Before Nabby beat me to it, I ought to say that today is my husband's and my fifth anniversary. That seems startling, in one sense, but not so surprising in others. He's missed a few years for deployments or training, so our anniversary isn't that big a deal in truth. I have written small "updates" each year in the section of the book that was our wedding guest book, an idea that I think L. decided she'd adopt too.
That brings me to another point- it's really not needed to have something that's sold as a guest book for that purpose. Any nice book will do, but I think it's important to have that. Unless you have a very small wedding, you won't remember all of the people who were there. Guests often have something special to say. And it's a wonderful way to remember people who are gone. Alas, in only five years gone there are at least four lovely people who have died, including the Epples, whose messages are there in our guest book.
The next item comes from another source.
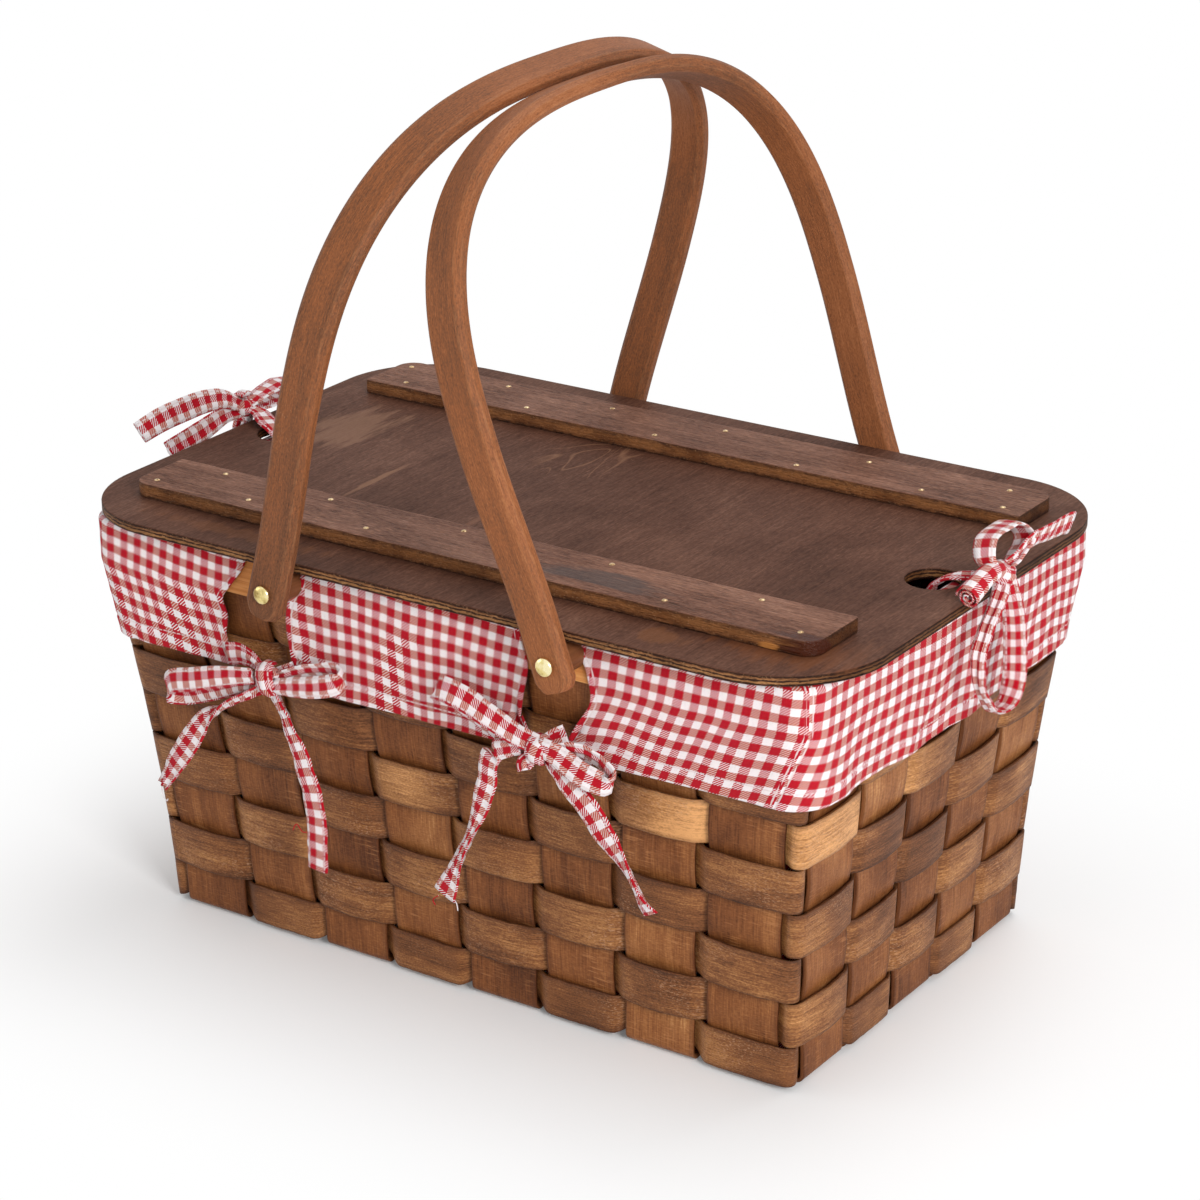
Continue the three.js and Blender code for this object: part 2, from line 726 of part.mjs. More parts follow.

L. also had the Epples' favorite flower, daffodils, on the guest book table at her wedding, in their memory. I think that was very special.

Book Sale Pt.1

The county Friends of the Library is having their book sale this weekend, so we went over yesterday and will likely go again tomorrow. We came away well, with several additions to my collections (including the ever-elusive Carolyn Haywood!) and some for our homeschool and general reading shelves. We also got two cds, one of Christmas music and one of carousel music. All in all, a successful time. I hope we'll find more.